JS and Java and C# and even Python are compiled, just later than C. (C is recompiled to some extent by the CPU, as is any machine code produced by the interpreter engine.) It’s all the same blasted thing placeshifted or timeshifted by a few centimeters.

An omni-union augmented by ISA and ABI one-off detection is as close as you reasonably get without soft-coding to some extent. Many C11-supportive compilers do define a macro in non-C11 modes, however—e.g., GCC, Clang, and IntelC generally define __BIGGEST_ALIGNMENT__, and C11 just uses that. I think that’s been around since at least GCC 4.4ish.
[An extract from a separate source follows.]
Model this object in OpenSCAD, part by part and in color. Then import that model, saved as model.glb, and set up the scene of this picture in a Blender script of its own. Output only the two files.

But there aren’t really that many promises for that—it doesn’t change even if the ISA adds new instructions with higher alignments, because old stuff would break, so it’s really only good for basic malloc usage.

I don’t know of anything with a >16-byte scalar CPU data type, and scalar, non-_BitInt types are all that’re strictly required for malloc’s return value, so hardcoding 16 is uncouth but unlikely to cause problems in practice since practical allocators require various nonportable assumptions for their basic functioning.

For other stuff you may have to detect instruction subset (e.g., SSE or AVX vectors may need 16+-byte align, depending) and overalign at allocation, or use CPUID to get the cache line size, which is what’s best for interthread work. (But the specific optimal line size might depend on the exact hardware threads involved, because those determine the appropriate level of sharing.) Page size is required for interprocess work.

So rounding the omni-union size up to the next power of two gets you a baseline alignment (that much can be done at compile time via enum bank), and you might need to bump that power of two up by a couple notches at run time.

Alternatively, just take an alignment as a -D-defined macro, and default to the omni-union if it’s not defined. Each new version of the C language adds some auto-detectable stuff that prior versions either made detection very complicated for, required explicit config for, or required testing for with a dummy build.